Wednesday, 22 January 2020
Ryszard Kapuściński: angles and ambiguities
'What angle are you going to take?' some folk asked when I was working on Prokofiev volume one. To which the only answer could, rather primly, be: 'there is no one angle, only multiple angles'. No biography I've ever read has been more scrupulous in weighing up the complexities of its subject than Artur Domosławski's fascinating study of his more-than-journalist colleague Ryszard Kapuściński.
Immortal throughout the world above all for his takes on Haile Selassie in The Emperor and on the last of the Pahlavis in Shah of Shahs (the singular covers of my old paperback copies pictured below), Kapuściński's facts in these very individual masterpieces seem to have been essentially true but deliberately loose in detail, sometimes simply fictional. 'You can rebuild reality,' he told another Polish reporter, 'but taking authentic elements from that reality', concluding 'Reportage as a genre is going through an evolution from journalism to literature'.
Yet neither when reading those key texts nor watching the compelling Kathryn Hunter in the stage adaptation of The Emperor - in which she plays multiple characters at the court of Selassie - did I take on board their roles as metaphors for the regime under which Kapuściński lived in his native Poland, which he supported as loyal socialist - as distinct from a Soviet Communist - for so many years but developed an ambiguous attitude towards in later years (it was only with some reluctance that he eventually took sides with the Solidarność movement, understanding that it was more about the 'human dignity' he wrote so much about than about wages. This is a compelling story in itself which takes up the larger part of Domosławski's Chapter 30.
Some things are clear: crucially, that wherever he travelled on the continents where popular, anti-colonial uprisings were multiplying, he wanted to live among ordinary people, to see the conflict from their points of view. This quotation, from an interview in the Mexican newspaper La Jornada, sums it up well:
I do not believe in impartial journalism. I do not believe in formal objectivity. A journalist cannot be an indifferent witness, he should have the capacity for what in psychology is called empathy....So-called objective journalism is impossible in conflict situations. Attempts at objectivity in such situations lead to disinformation.

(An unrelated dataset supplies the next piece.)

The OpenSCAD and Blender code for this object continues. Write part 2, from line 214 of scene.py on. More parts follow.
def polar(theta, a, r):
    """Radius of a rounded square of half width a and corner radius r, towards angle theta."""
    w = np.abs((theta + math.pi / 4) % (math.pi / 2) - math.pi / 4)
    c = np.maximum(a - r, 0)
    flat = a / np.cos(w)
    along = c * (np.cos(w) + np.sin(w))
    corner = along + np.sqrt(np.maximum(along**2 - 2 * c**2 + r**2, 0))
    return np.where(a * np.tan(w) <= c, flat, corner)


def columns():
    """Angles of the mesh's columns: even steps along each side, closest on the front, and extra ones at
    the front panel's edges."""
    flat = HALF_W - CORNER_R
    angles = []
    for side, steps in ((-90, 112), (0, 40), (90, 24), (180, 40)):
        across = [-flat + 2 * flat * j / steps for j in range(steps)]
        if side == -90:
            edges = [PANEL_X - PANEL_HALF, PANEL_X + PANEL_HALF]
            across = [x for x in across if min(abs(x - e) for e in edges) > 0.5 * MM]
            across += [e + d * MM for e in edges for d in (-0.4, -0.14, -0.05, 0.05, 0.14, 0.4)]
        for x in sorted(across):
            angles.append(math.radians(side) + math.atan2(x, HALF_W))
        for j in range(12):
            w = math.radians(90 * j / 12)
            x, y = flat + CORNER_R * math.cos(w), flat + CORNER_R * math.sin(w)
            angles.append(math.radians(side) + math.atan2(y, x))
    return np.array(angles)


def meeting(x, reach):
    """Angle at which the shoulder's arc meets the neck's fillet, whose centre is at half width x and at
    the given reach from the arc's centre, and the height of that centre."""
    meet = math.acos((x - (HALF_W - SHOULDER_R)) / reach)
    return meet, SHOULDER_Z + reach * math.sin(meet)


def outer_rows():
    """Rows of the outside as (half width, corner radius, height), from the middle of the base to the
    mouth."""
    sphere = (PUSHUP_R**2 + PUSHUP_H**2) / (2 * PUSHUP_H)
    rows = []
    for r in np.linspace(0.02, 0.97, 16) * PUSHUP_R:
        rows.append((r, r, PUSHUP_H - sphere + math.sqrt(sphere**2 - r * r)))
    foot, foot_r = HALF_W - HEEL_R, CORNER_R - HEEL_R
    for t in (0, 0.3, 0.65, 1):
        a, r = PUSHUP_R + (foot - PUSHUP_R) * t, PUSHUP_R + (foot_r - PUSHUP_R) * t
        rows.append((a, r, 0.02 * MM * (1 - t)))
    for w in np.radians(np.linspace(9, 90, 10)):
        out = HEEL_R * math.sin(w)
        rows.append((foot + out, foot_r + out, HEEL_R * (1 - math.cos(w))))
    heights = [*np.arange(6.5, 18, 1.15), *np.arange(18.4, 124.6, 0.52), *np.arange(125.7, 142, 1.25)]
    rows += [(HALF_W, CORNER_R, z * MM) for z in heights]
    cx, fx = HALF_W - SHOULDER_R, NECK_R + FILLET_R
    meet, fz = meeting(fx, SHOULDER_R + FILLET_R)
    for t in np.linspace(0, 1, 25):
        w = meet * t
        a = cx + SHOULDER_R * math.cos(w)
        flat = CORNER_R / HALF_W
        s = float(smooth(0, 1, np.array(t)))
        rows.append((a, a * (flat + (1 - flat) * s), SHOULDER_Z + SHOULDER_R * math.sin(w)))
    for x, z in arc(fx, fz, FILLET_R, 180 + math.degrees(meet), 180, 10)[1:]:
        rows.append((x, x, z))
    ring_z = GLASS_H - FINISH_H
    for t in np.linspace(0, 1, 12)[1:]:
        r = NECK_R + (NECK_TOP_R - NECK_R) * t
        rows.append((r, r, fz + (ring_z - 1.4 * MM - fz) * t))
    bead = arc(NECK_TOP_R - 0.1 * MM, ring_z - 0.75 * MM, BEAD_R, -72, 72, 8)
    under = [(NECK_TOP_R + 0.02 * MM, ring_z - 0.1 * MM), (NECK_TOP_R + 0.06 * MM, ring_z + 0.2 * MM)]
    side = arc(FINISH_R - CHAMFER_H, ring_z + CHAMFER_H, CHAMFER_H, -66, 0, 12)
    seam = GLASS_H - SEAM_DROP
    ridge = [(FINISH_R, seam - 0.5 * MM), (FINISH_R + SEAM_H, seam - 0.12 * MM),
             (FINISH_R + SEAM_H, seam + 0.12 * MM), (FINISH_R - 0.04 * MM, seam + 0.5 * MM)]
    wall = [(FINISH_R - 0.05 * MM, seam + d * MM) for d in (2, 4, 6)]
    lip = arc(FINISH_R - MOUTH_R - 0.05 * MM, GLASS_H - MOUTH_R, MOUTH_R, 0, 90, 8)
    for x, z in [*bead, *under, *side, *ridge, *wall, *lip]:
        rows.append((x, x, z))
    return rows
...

He never changed in that stance. His evasiveness over so much else, however, provokes some murky grey areas, and here Domosławski's untiring quest for different voices, other points of view is so impressive. The biographer is wry about the absence of women in his writing - 'Kapuscinski the man may love the female half of humanity more, but Kapuściński the reporter rarely notices it' - and the inequality in the relationship with his marvellous wife Alicja.

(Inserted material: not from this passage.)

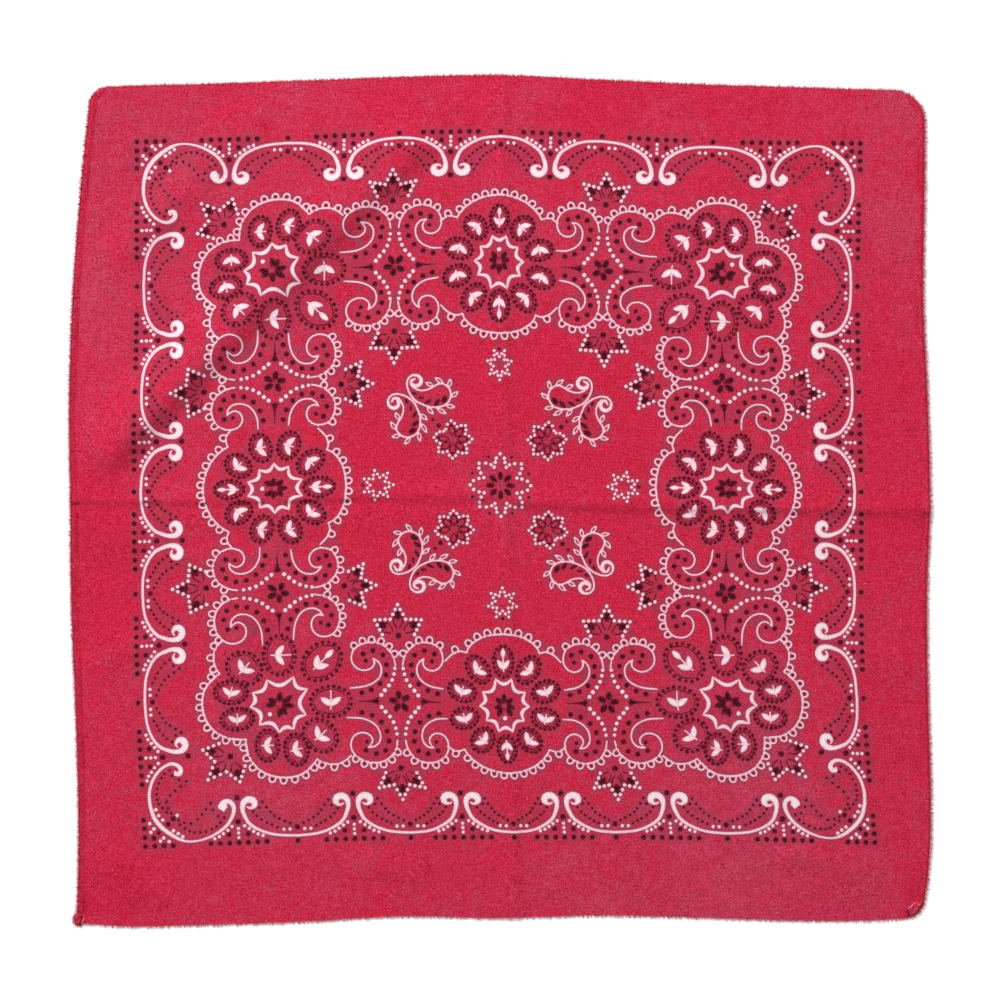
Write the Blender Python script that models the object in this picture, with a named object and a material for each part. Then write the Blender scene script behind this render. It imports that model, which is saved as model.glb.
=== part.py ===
# A printed cotton bandana lying flat: one square of plain-weave cotton between two narrow stitched side
# hems. Its upper and lower edges are woven selvedges, and the hems' lower ends are turned over at the
# corners.
#
# Units are metres, +Z is up. +X runs to the right hem and +Y to the upper selvedge. The origin is on
# the surface that the cloth lies on, under the middle of its outline.
#
# The cloth has its own two coordinates, `across` and `up`, which run from -1 at the left hem and lower
# selvedge to +1 at the right hem and upper selvedge. Both pressed centre folds lie at 0.

import math

import bmesh
import bpy
from mathutils import Vector
from mathutils.geometry import delaunay_2d_cdt

CLOTH_WALL = 0.0010
SEAM_GAP = 0.0003
HEM_WIDTH = 0.0034
HEM_THICKNESS = 0.0019
HEM_ROUNDING = 0.0006
SEAM_INSET = HEM_WIDTH + SEAM_GAP

# The panel's mesh: evenly spaced lines, more on and beside the pressed folds, rows of points that
# follow each soft fold's crest and flanks, and a clear strip along the outline.
CELLS = 30
FOLD_LINES = (-0.034, -0.015, 0.0, 0.015, 0.034)
CLEAR_OF_FOLD = 0.030
CLEAR_OF_OUTLINE = 0.0040
CREST_STEP = 0.0090
FLANK_ROWS = (-1.0, -0.6, -0.25, 0.0, 0.5, 1.0)
CLEAR_OF_CREST_ROWS = 0.0048
CORNER_STEPS = 6

# Radius that each corner of the square is rounded to.
CORNER_RADIUS = {
    ("left", "upper"): 0.0115,
    ("right", "upper"): 0.0200,
    ("left", "lower"): 0.0030,
    ("right", "lower"): 0.0125,
}

# How far round each corner's arc a hem runs, in degrees from the side towards the selvedge. At the
# lower corners the hems stop short of the arcs, at HEM_END and DOG_EAR.
HEM_ROUND = {
    ("left", "upper"): 75.0,
    ("right", "upper"): 60.0,
    ("left", "lower"): 0.0,
    ("right", "lower"): 0.0,
}

# The outline and the two pressed centre folds. Each row is a station `along` a side, measured from its
# middle. left, right, lower and upper are how far that side reaches from the origin there. fold_up is
# the x of the fold that runs up the cloth, at y = along. fold_across is the y of the fold that runs
# across it, at x = along.
OUTLINE_COLUMNS = ("along", "left", "right", "lower", "upper", "fold_up", "fold_across")
OUTLINE = (
    (-0.262, 0.2592, 0.2580, 0.2590, 0.2530, 0.0122, -0.0026),
    (-0.184, 0.2593, 0.2644, 0.2614, 0.2558, 0.0106, -0.0025),
    (-0.123, 0.2607, 0.2626, 0.2582, 0.2583, 0.0089, -0.0012),
    (-0.061, 0.2632, 0.2620, 0.2552, 0.2601, 0.0070, 0.0006),
    (0.000, 0.2638, 0.2645, 0.2564, 0.2614, 0.0047, -0.0012),
    (0.061, 0.2645, 0.2626, 0.2546, 0.2583, 0.0044, -0.0037),
    (0.123, 0.2624, 0.2596, 0.2558, 0.2558, 0.0041, -0.0049),
    (0.184, 0.2583, 0.2601, 0.2577, 0.2540, 0.0034, -0.0056),
    (0.262, 0.2505, 0.2612, 0.2564, 0.2516, 0.0026, -0.0068),
)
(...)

Domosławski adopts Kapuscinski's notion of collecting diverse apercus under the title of Lapidaria, and the fifth of these in the biography, asking 'Was Kapuściński a Thinker?', touches one special essence. The journalist Wiktor Osiatyński, who raised the question with his friend abut why he didn't write a serious book about the observations in the Lapdaria, opines that 'a thinker makes generalizations, creates syntheses and looks for similarities. Rysiek was the opposite - he looked for differences, his world was he world of detail, and he was brilliant at showing those details, the various colours of the world'. Osiatyński adds that 'what he said about globalisation was an intellectual discovery for me: that here we are watching globalisation on CNN, but meanwhile, vast stretches of the world are going through the opposite process - de-globalisation, which means separating themselves from the rest'.
From our alarming perspective, eight years after the biography was published (and translated, it would seem excellently, by Antonia Lloyd-Jones), Kapuściński's thoughts on the drawbacks of liberal democracy in the west, which meant for him that Marx was still pertinent, make potent reading:
Our entire world has become a great big amusement centre. Entertainment has become the main content of culture. And as both consumption and entertainment demand peace and a pleasant atmosphere, the media have started to create this atmosphere for us, by shifting the world's real problems out of our sight: poverty, hunger, diseases and wars.
Thanks to this we have forgotten that we, the people of the West, are only a small part of mankind on our planet, and that our entertainment and amusement are accompanied by a deepening division in the world, growing inequalities.
How we now see that this ignorance brings the problems boomeranging back on us. A later correlation observed by Kapuściński is that 'everywhere the strength and wealth of the centre are growing, while the outskirts are getting weaker and poorer'. That's certainly one of the roots of the mess that we in Britain find ourselves now. The American present, too, is foreshadowed in the book he wanted to write about Idi Amin, Donald Trump with a much higher body-count, requiring 'a climate of universal mendacity...The truth cannot be just a little twisted, it must be completely reversed'. He notes Popper's observation that 'ignorance is not just a simple lack of knowledge, but an ATTITUDE, an attitude of refusal, an attitude of dissent against accepting knowledge. The fool REFUSES to know...' And here we are at the grim beginning of 2020, facing problems which Domosławski did not necessarily foresee, but which Kapuściński had already begun to prophesy. Ultimately, yes, a very great man.